Roadtrips
Besides running (and producing the distinctive artwork for) the Hydrahead label
-- the most distinctive imprint in town, and one of our two or three favorites
in the whole damn world -- Aaron Turner also fronts a monstrous, encephalitic
doom-metal band called Isis who are just about the coolest, loudest,
most crushing thing we've ever heard. Their most recent material has found them
scaling back their ground-zero-blast-zone volume for (slightly) more restrained
and complex signatures. But Lord, bring some earplugs. Next week they head out
as the openers on the Napalm Death/Soilent Green tour, which hits the Palladium
(508-797-9696) in Worcester on June 1. But you can catch Isis headlining the
Middle East (617-864-EAST) in Cambridge this Friday with Anodyne and
Cable.
The Amazing Crowns are a punkabilly band descended from the Misfits'
"American Nightmare" as opposed to, say, the Cramps' "Human Fly," so it's not
surprising to find 'em performing to their natural audience this Friday at the
Mass Skate Park (413-534-1000) in Westfield. Eighties alterna-hard-rock masters
the Cult will be back this way later in the summer; this week they hit
the massive River Rave at Foxboro Stadium (617-931-2000) on Saturday, then
headline their own gig at Lupo's Heartbreak Hotel (401-272-5876) in Providence
on Tuesday. Lupo's also hosts the weekend's other big blowout event of the
week: WBRU's must-see mid-'80s old-school hip-hop convention on Sunday
featuring Slick Rick, Doug E Fresh, Special Ed,
Whodini, UTFO, the Force MD's, Stetsasonic, and
Dana Dane. "Technical issues" involving the River Rave have forced 'N
Sync to scale back their Foxboro Stadium (617-931-2000) engagement from
three nights to two: ticketholders for the planned opening-night concert on
Wednesday have until this Monday to exchange their tickets for the remaining
dates on May 31 and June 1.
The Wellfleet Beachcomber (508-349-6055) won't feel quite the same without
Charles "Trey" Halliwell III, among whose countless endeavors were many "Dune
Tunes" extravaganzas -- those day-long festivals (inevitably stretching well
into the early morn down on the dunes themselves) that featured scads of great
bands and turned the 'Comber into something like Boston rock's summer home away
from home. Murdered in a horrific NYC shooting spree that's been making tabloid
headlines, Halliwell was something of a notorious character in these parts.

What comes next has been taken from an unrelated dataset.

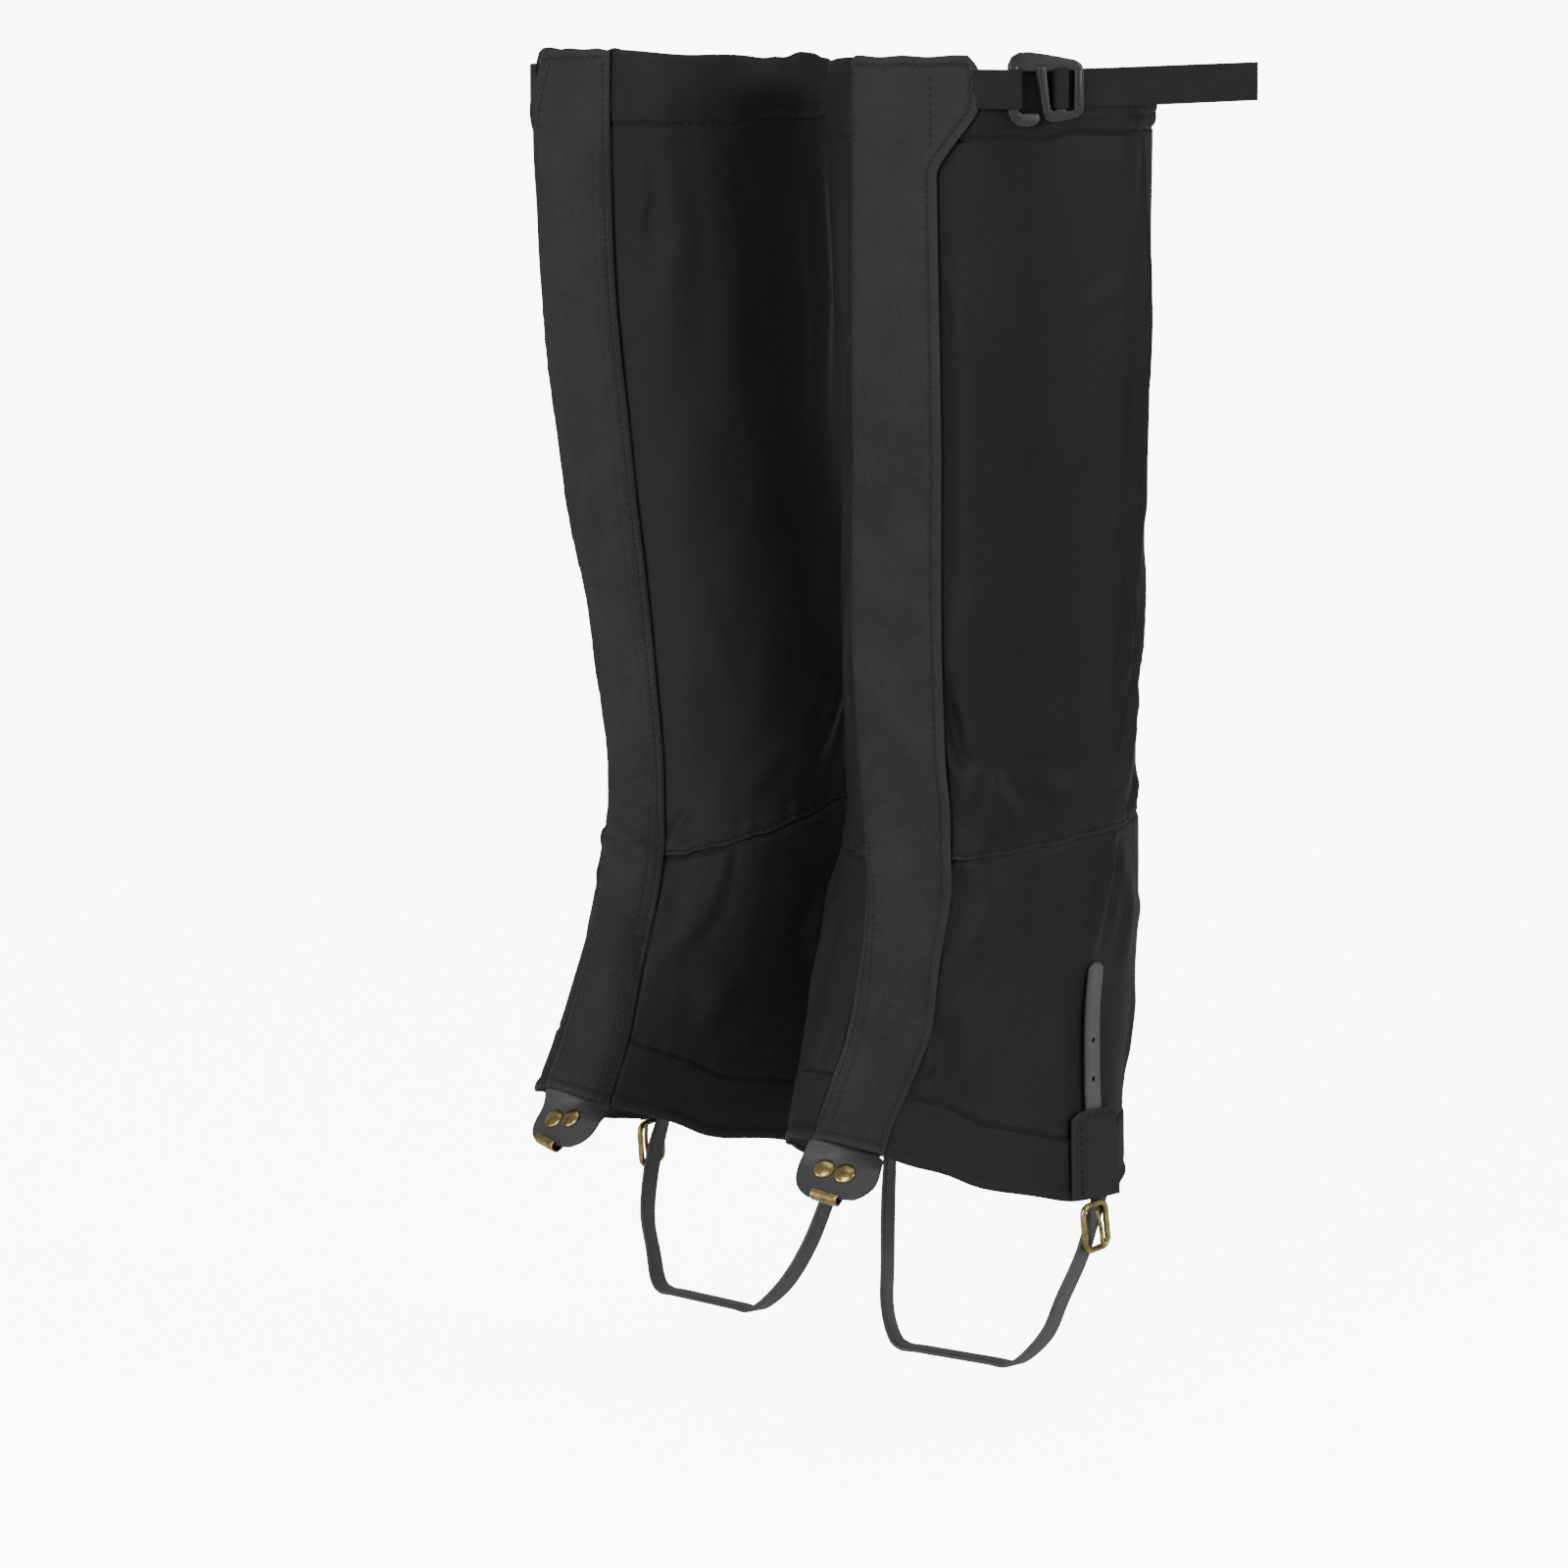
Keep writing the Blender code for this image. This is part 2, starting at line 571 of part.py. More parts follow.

Anyone who tasted the man's home-brewed absinthe knew he lived for the moment;
his gift was for enlarging those moments and drawing others into them. I knew
Trey casually: the last time I saw him was a year or so ago at the Boston Music
Awards, where he was hanging with his buddy Malcolm Campbell (then publisher of
SPIN magazine, now the publisher of Blender) and plotting a
return to Cape concert promotion. With Memorial Day weekend, music returns to
the Beachcomber for the season -- tonight (May 24) with Seventeen and
Major Major and on Monday with the king of the surf guitar, Dick
Dale -- but it's tough to imagine the tunes sounding quite as sweet, or the
bonfires, if they burn, blazing quite so brightly.